Developers are focusing on younger generation, offering high-quality products and exploring overseas markets
China's gaming industry resumed strong growth in the first half of 2019, despite headwinds, and is set to continue its steady run in the rest of the year, said industry experts.
The highly lucrative market generated revenue of 116.31 billion yuan ($16.9 billion) in the first half of this year, with a 10.8 percent year-on-year increase, according to a new report from Chinese gaming database Gamma Data Corp.
Mobile gaming remained the largest segment in the first half of this year, producing revenue of more than 70 billion yuan, which comprised over 60 percent of the Chinese game market.
Notably, growth in mobile game revenue surged 18.8 percent year-on-year in the first half, compared to the 12.9 percent increase in the same period last year.
"Despite the government's tight regulation, the Chinese game industry is rebounding strongly," said Teng Hua, general manager of Gamma Data Corp.
"The growth in the total number of players has mainly been boosted by the continuous increase of netizens and the growing need to convert short videos and other internet businesses into cash," Teng added.
Last year, China's game market suffered its slowest revenue growth in a decade, as local gaming regulators tightened their grip on a market that experts think is reaching saturation point.
China's licensing freeze lasted nine months till December, resulting in 5.3 percent year-on-year growth in the country's game industry last year, compared to the 23 percent year-on-year increase in 2017, statistics from Gamma Data showed.
According to the report, the overseas market has become a key source of income for Chinese gaming companies. In the first six months, Chinese developers earned $5.73 billion from their self-designed online games in overseas markets, up 23.8 percent year-on-year.
"The strict regulation of the games industry will drive change, forcing gaming companies to find new ways to offer high-quality products.
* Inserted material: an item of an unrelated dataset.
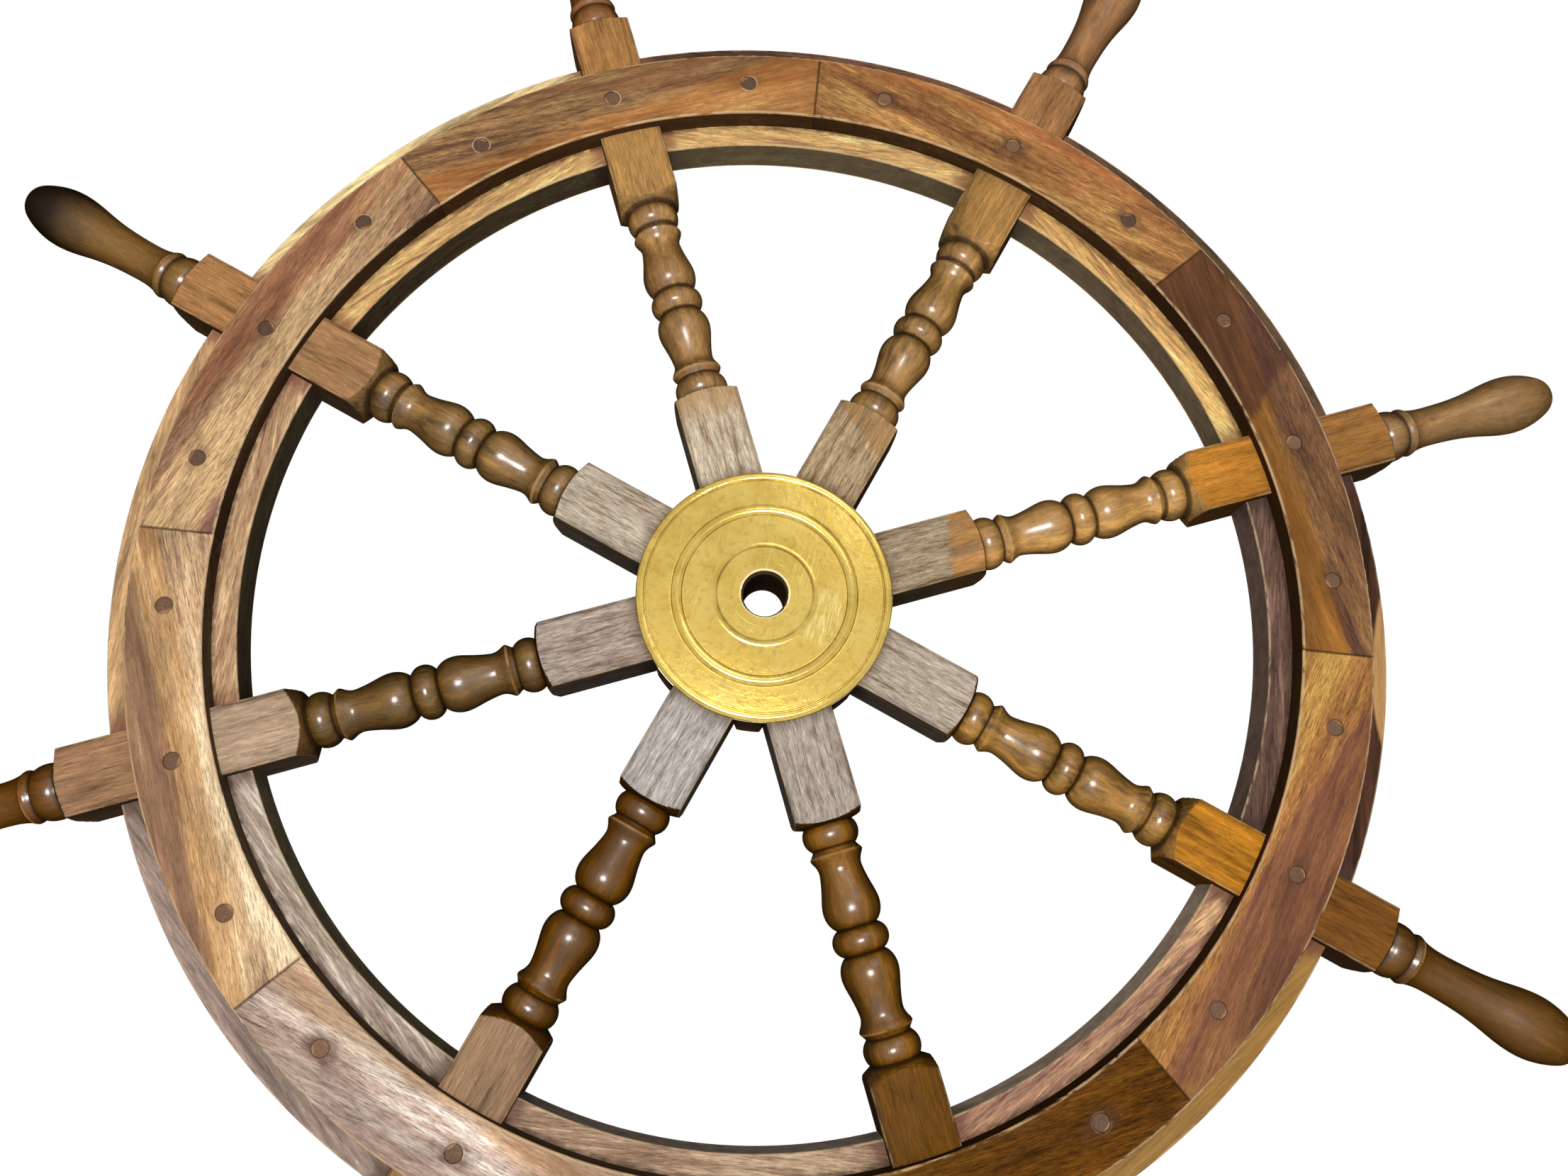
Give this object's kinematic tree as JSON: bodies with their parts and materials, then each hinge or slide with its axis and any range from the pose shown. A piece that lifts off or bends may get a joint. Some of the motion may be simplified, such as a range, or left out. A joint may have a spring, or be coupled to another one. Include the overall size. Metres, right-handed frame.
{
  "type": "ship steering wheel",
  "caption": "Traditional wooden ship steering wheel: turned spokes run through a built-up segmented rim into handles, with a brass-faced bored hub.",
  "frame": {"origin": "wheel centre: on the hub bore's axis, midway through the rim's thickness", "axes": "+Y along the bore axis towards the back of the wheel, so the front faces -Y; +Z along the king spoke; +X to the right seen from the front"},
  "size_m": [0.9144, 0.046, 0.9144],
  "materials": {
    "spoke_wood": "rubbed varnish, gloss on the turnings, worn dull on the square blocks",
    "front_ring_wood": "worn satin varnish",
    "back_ring_wood": "worn satin varnish",
    "felloe_wood": "satin varnish",
    "hub_wedge_wood": "dull, dark with old polish",
    "dowel_wood": "end grain, dark with old polish",
    "hub_brass": "turned, scratched satin"
  },
  "bodies": {
    "root": {"spoke_1": "spoke_wood", "front_ring_1": "front_ring_wood", "back_ring_1": "back_ring_wood", "felloe_1": "felloe_wood", "hub_wedge_1": "hub_wedge_wood", "spoke_2": "spoke_wood", "front_ring_2": "front_ring_wood", "back_ring_2": "back_ring_wood", "felloe_2": "felloe_wood", "hub_wedge_2": "hub_wedge_wood", "spoke_3": "spoke_wood", "front_ring_3": "front_ring_wood", "back_ring_3": "back_ring_wood", "felloe_3": "felloe_wood", "hub_wedge_3": "hub_wedge_wood", "spoke_4": "spoke_wood", "front_ring_4": "front_ring_wood", "back_ring_4": "back_ring_wood", "felloe_4": "felloe_wood", "hub_wedge_4": "hub_wedge_wood", "spoke_5": "spoke_wood", "front_ring_5": "front_ring_wood", "back_ring_5": "back_ring_wood", "felloe_5": "felloe_wood", "hub_wedge_5": "hub_wedge_wood", "spoke_6": "spoke_wood", "front_ring_6": "front_ring_wood", "back_ring_6": "back_ring_wood", "felloe_6": "felloe_wood", "hub_wedge_6": "hub_wedge_wood", "spoke_7": "spoke_wood", "front_ring_7": "front_ring_wood", "back_ring_7": "back_ring_wood", "felloe_7": "felloe_wood", "hub_wedge_7": "hub_wedge_wood", "spoke_8": "spoke_wood", "front_ring_8": "front_ring_wood", "back_ring_8": "back_ring_wood", "felloe_8": "felloe_wood", "hub_wedge_8": "hub_wedge_wood", "spoke_dowels": "dowel_wood", "felloe_dowels": "dowel_wood", "front_hub_plate": "hub_brass", "back_hub_plate": "hub_brass"}
  },
  "joints": []
}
With the gradual lifting of the restrictions on the number of game titles and further expansion overseas, the game market will see a bright future in the rest of this year," Teng added.
Liu Wei, an analyst from market research company iResearch, agreed.
"During the past year, local game firms have found ways to survive in the rough time," Liu said. "The main solution is to expand overseas. After the nine-month licensing freeze, they will continue to spread across the globe, and more companies will target overseas markets. And that will be a driving force for the growth of the entire industry."
According to Liu, after experiencing the long-term licensing freeze, local game companies will pay more attention to their products and cherish each game title they have, which will have positive effects on the industry.
"Currently, gaming companies are adapting to the new policies. We estimate the gaming industry will continue to grow steadily over the rest of the year, and is set to see a significant jump in the next two years," Liu added.
Gamma Data noted in the report that among all players, more than half are aged under 25, with many born after 1995 and in the 2000s. Compared to those born in the 1990s, those born in the 2000s are more active in the game market.
"As the purchasing power of tech-savvy younger generations grows, especially those born in the 2000s, they will gradually become the main force of game consumption," said Xiao Hong, CEO of Perfect World Co Ltd, a Chinese movie and gaming company. "The younger generation are not like their parents, and demand a different kind of entertainment content or form."
To better cater to the younger generation, Perfect World has further expanded game categories, including female-oriented gaming, anime, comics and gaming, esports, sandbox games, simulation games and card games.
"The key is to better cater to the younger generation, offer high-quality products and continue to go global," Xiao added.
For instance, the company's French team Magic Design Studio has developed a 2-D action-adventure game called Unruly Heroes. Based on the story of China's classic fantasy novel Journey to the West, the game was nominated for Best PC Game and Best Visual Art at the Ping Awards 2018.
The Beijing-based company reported in April its revenues for 2018 rose 1.31 percent to more than 8 billion yuan, of which 5.42 billion yuan was from the gaming sector. And the company's overseas revenues reached 1.48 billion yuan in 2018, up by 20.09 percent year-on-year.
"Gaming is developing diversity, maturity and innovation. And the blossoming new technologies will also boost the gaming industry's development," Xiao said. "With a raft of popular entertainment apps dominating netizen's smartphone screens, there is less time for gaming apps."
Kern Zhang, head of new business at mobile analytics firm App Annie in China, agreed, saying successful emerging entertainment apps such as short videos could squeeze out gaming apps.
"As people have limited time for entertainment, new formats will inevitably have an effect on the existing ones," Zhang said. "The booming pan-entertainment sector may affect the gaming sector. Thus gaming firms need to gear up to invest more resources and offer innovative high-quality products that meet gamers' changing demand."